Эта дорога-жизнь, а точнее — путь, как воспринимает свое бытие христианин, усеян колючками, будто аргентинская пампа, и кажется, никогда не осилить слежавшуюся, засушливую землю, никогда не расти на ней ничему, кроме сорняка, но проходит год, другой — и руки делают то, чего глаза боятся, и земля оказывается выровненной, вода подведенной. Стеной стоит кукуруза, ветер играет широкими листьями, поле шепчет, разговаривает на своем, особом наречии, впитывая жаркую энергию солнца. Над зеленым морем носятся огромные ватаги диких голубей-вредителей, но их нельзя стрелять: голубь — символ Духа Святого. Рядами тянется фасоль-фижон, жирные линии сои-бобов уходят за горизонт, в мохнатых плетях горят оранжевые, желто-красные пятна тыковок, висят кровавые грозди помидоров, зреют арбузы и сладкие дыньки, непричесанной шевелюрой торчат во все стороны перья лука. Нет конца работе, она как колесо жизни, как молитва, и в ней, в ежедневном труде на пашне — вся философия жизни земледельца, которую могут осилить только упорные и сильные духом.

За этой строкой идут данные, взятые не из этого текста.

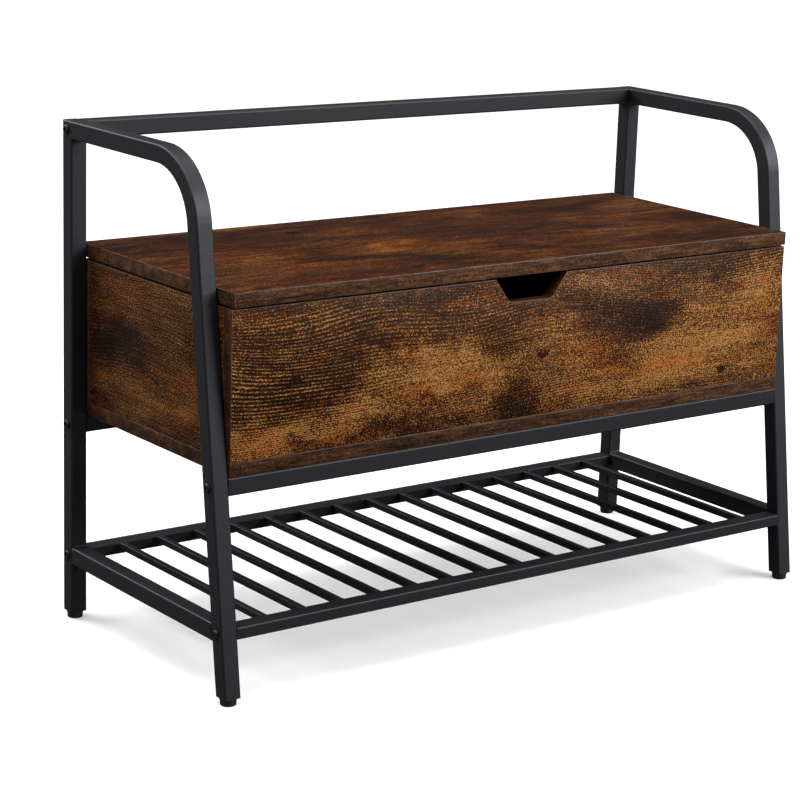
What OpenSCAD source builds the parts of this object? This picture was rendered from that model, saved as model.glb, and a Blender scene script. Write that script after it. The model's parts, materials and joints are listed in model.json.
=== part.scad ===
// Entryway bench: a tube frame with a storage box, a flip-up seat lid and a shoe shelf.
// +Z is up, the front faces -Y, and the origin is on the floor under the middle of the frame.

/* [Frame] */
// Width over the two side frames
frame_w = 800; // [700:5:1000]
// Depth from the front toes to the rear faces of the rear legs
frame_d = 334; // [320:2:370]
// Height of the arms and of the back rail
frame_h = 552; // [535:1:600]
// Side of the square frame tube
tube = 19; // [18:0.5:20]
// Outer corner radius of the frame tube
tube_r = 2; // [1.5:0.25:3]
// Wall thickness of all tubes
wall = 1.2; // [1:0.1:1.4]
// Lean of the front legs from vertical, in degrees
leg_lean = 7.8; // [5:0.2:9]
// Centre-line radius of the bend between an arm and its front leg
bend_r = 70; // [50:5:85]
// Underside of the lower side rails
side_rail_z = 64; // [50:1:90]

/* [Feet] */
// Height of the feet below the tubes
foot_h = 8; // [6:1:12]
// Radius of the foot where it meets the tube
foot_r = 9.3; // [8:0.1:9.4]
// Length of the stem that plugs into the tube
stem_l = 14; // [8:1:20]

/* [Shelf] */
// Underside of the shelf rails
shelf_z = 67; // [50:1:90]
// Height of the shelf rails
shelf_rail_h = 13; // [12:0.5:16]
// Depth of the shelf rails
shelf_rail_d = 20; // [16:1:25]
// Number of shelf bars
bar_count = 15; // [8:1:15]
// Side of the square shelf bars
bar = 7.5; // [6:0.5:10]

/* [Box] */
// Underside of the two rails that carry the box
box_rail_z = 212; // [200:1:225]
// Height of the box, from its base's underside to the walls' top edges
box_h = 171; // [160:1:180]
// Thickness of the boards
board = 15; // [15:1:18]
// Gap between the box and each side frame
box_gap = 1; // [0.5:0.5:3]
// Width of the finger notch at the panel's top edge
notch_w = 98; // [80:2:120]
// Width of the finger notch at its flat bottom, corner to corner
notch_floor_w = 58; // [40:2:70]
// Depth of the finger notch
notch_h = 27; // [20:1:35]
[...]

Упорство бредущего сибирскими дорогами Аввакума, несгибаемая воля его духовных чад, стремящихся к личной свободе, прорастают в этой повести, как зерна, брошенные в землю, неуклонно и мощно сквозь гущу сюжетных перипетий; повторы, скороговоркой перечисленные имена создают объем, ощущение живой, пульсирующей жизни. Бесконечные голоса безвестных нам людей с упоительными, забытыми, почти греческими, еврейскими, взятыми из святцев, именами, поселяются в читающем книгу и долго не оставляют, звучат, как поминальная молитва. Эти голоса переданы диалектным языком синьцзянца — писателя, проборматывающего текст перед тем, как подарить его бумаге. Они звучат мудро, сварливо, злобно, кичливо, радостно, простодушно, честно, истерично, грозно, твердо, благочестиво и рождают мощный хор — незнакомый нам доселе мир русского крестьянства, забытого, забитого, растоптанного неумолимым и недальновидным ходом истории здесь, в России; голоса особого племени, откочевавшего в дальние пределы и «дёржущегося в вере» на краю света. Там, где «работая тяжело», еще сохраняют то, ради чего и идут они по этой земле, ради Высшей Правды, без которой жизнь земная — пустой звук, поросшая колючками, необработанная пампа.
Петр Алешковский
Тетрадь первая
1
Предки моего отца. Прадед Сергей Зайцев из Томска, прозвища кержаки. Хто и в како время выехали из Керженса
[1], не знаю. Дед Мануйла Сергеявич родился в Томске в 1898 году, в 1906 году переехали в Горный Алтай, а в 1918 году переехали в деревню Надон.